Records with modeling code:
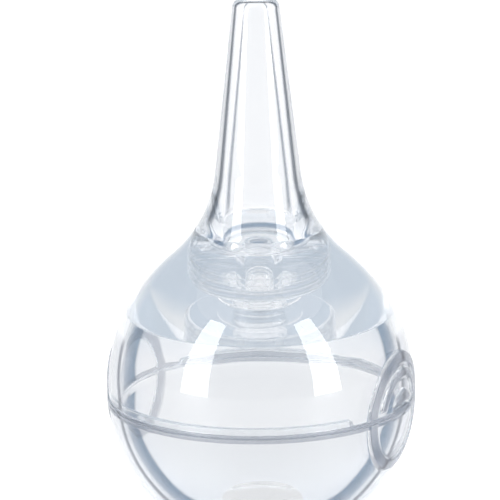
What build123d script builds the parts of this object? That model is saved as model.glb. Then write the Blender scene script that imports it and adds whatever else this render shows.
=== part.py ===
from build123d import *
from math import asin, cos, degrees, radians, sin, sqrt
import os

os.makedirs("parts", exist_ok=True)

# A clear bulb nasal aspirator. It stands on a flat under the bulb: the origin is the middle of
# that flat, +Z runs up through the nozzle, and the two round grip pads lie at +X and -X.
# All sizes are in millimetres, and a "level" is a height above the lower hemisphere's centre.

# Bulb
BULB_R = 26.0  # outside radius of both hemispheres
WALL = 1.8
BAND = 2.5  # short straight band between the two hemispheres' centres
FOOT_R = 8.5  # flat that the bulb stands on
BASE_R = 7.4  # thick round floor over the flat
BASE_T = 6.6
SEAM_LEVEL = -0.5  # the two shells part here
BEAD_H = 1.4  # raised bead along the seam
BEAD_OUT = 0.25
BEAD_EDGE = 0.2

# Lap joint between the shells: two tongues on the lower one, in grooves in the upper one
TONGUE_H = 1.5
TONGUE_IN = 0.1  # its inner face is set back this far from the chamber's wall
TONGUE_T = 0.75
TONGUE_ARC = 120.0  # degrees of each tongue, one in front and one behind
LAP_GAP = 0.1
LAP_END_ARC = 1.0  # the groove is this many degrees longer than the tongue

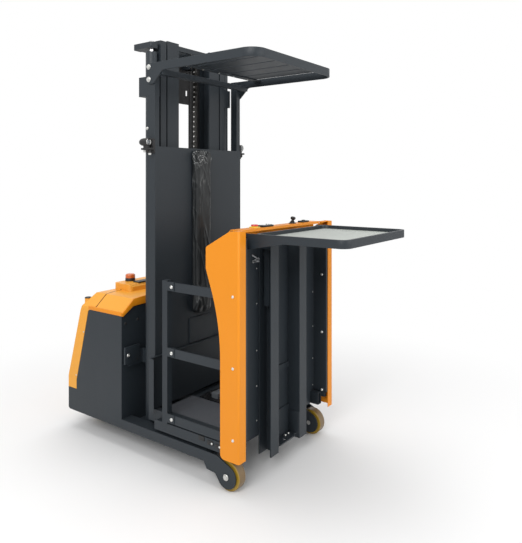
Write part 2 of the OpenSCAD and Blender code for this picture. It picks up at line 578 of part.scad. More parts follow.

## What to work on:
Search the listing for the word "Blender" and return each line that holds it.

## Solution to the exercise:
What build123d script builds the parts of this object? That model is saved as model.glb. Then write the Blender scene script that imports it and adds whatever else this render shows.
Write part 2 of the OpenSCAD and Blender code for this picture. It picks up at line 578 of part.scad. More parts follow.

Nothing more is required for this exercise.